When the decision was made by the Texas Department of Transportation shortly after Rick Perry became governor in 2000 to pursue the toll option for quick expansion of highways to serve a rapidly booming population, the decision was also made to use a different approach to promote a concept which was relatively new to Texas.

Rather than the previous procedure of centrally planned highway projects coordinated from Austin, the department used the Vito Corelone touch. Putting their arm around local economic development leaders who have long been accustomed to puckering up before TxDOT, they spelled out two visions of the future. You don't want the Toyota plant to be at the end of a gravel road, do you? How about all those new jobs at Ft. Sam, that won't work without new highways, will it? Now, the Don needs a favor.

Shown the harbor and the cement overshoes, local leaders, not TxDOT, became the public face of ambitious toll projects, and shadowy groups like the RMA and the Metropolitan Planning Organization, filled not by publicly elected officials but with paid employees and placeholders, even with employees of TexDOT itself, suddenly took the reins of multi billion dollar construction projects.

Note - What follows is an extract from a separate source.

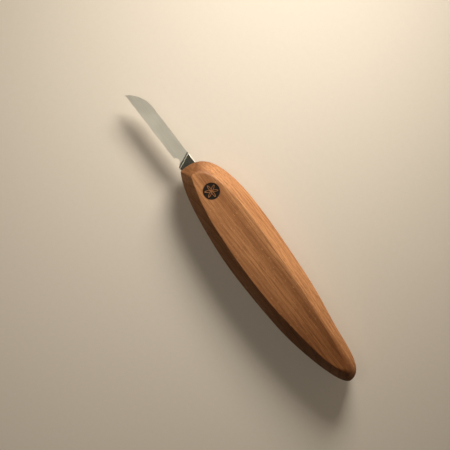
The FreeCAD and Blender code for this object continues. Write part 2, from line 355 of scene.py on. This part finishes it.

The argument became not one of the viability of toll roads and the ethics of double taxation, but one of local control, the same powerful siren song of Texas populism which has enabled the clumsy and wasteful system of allowing 18 separate school districts to exist in Bexar County to survive unchallenged for so long. "If we don't do this ourselves," came the argument made to local people by local officials, "we will surrender our control and state officials will do this to us and the profits and the decision making will leave the local area."

But TxDOT was playing a double game. While the local toll road boosters. men and women putting their credibility on the line on behalf of the toll road dream, were telling anybody who would listen, for example, that existing roads will never be tolled, 1200 WOAI news broke what may have been one of the major news stories of the year, that TxDOT in fact had circulated to members of Congress a secret plan to buy back existing highways so they could be tolled.

TxDOT and local toll supporters were suddenly on the defensive, and all this played directly into Hall's hands. Smart, telegenic, with a devout and heart-felt Christian faith which helped reassure and galvanize south Texans, and amazingly slim after giving birth to her sixth child in January, the 38 year old rookie activist was able to quickly seize control of the debate, leaving TxDOT flat footed and allowing her anti toll organizations, the San Antonio Toll Party and Texans Uniting for Reform and Freedom to move from those early days when they were ignored by toll road planners, to being ridiculed, to being truly feared as a force which actually could derail the state's carefully crafted transportation vision. At the MPO toll road vote earlier this month, toll road planners spent more time refuting TURF's arguments than forwarding their own.

So many speakers blasted Governor Perry's ambitious Trans Texas Corridor project during a series of public hearings across the state that Perry was reduced to making the bizarre comment, in an interview with 1200 WOAI news, that the public hearings were really not about gaining public input, but were actually 'to see if anybody had any better ideas, and I didn't hear any.' Both the Republican and Democratic parties have approved resolutions opposing toll roads, and San Antonio's anti toll fight has been used as a model for other populist groups statewide and around the country.

But despite all this, the toll road juggernaut rolls on. The MPO this month approved the construction of $1.3 billion in toll lanes on US 281 and Loop 1604 over the coming decade, and officials hope to begin construction in the spring. Hall's group has had mixed results in its efforts to unseat pro toll members of the legislature, and many key decision makers, like Bexar County Judge Nelson Wolff, continue to ridicule the anti toll group's efforts.

It remains to be seen whether Hall can keep the toll road builders honest over the long run, and whether she can channel the passion she has brought to the anti toll effort into other populist causes, which is frequently the ruin of citizen action groups. She'll also have to avoid the tendency to fall prey to black helicopter conspiracy theories, like the bizarre claim that the Trans Texas Corridor is really part of a sinister plot to combine Mexico, the U.S. and Canada into a single nation. But Hall has in very many ways written the new guidelines for effective bottom up community and political organization in the 21st Century: Seize the issue, attack it with a clear and simple message repeated over and over again, understand the media and know how to create a story, and appeal to a populist agenda. Whether you're selling soap or opposing a toll road, that is a pretty effective battle plan.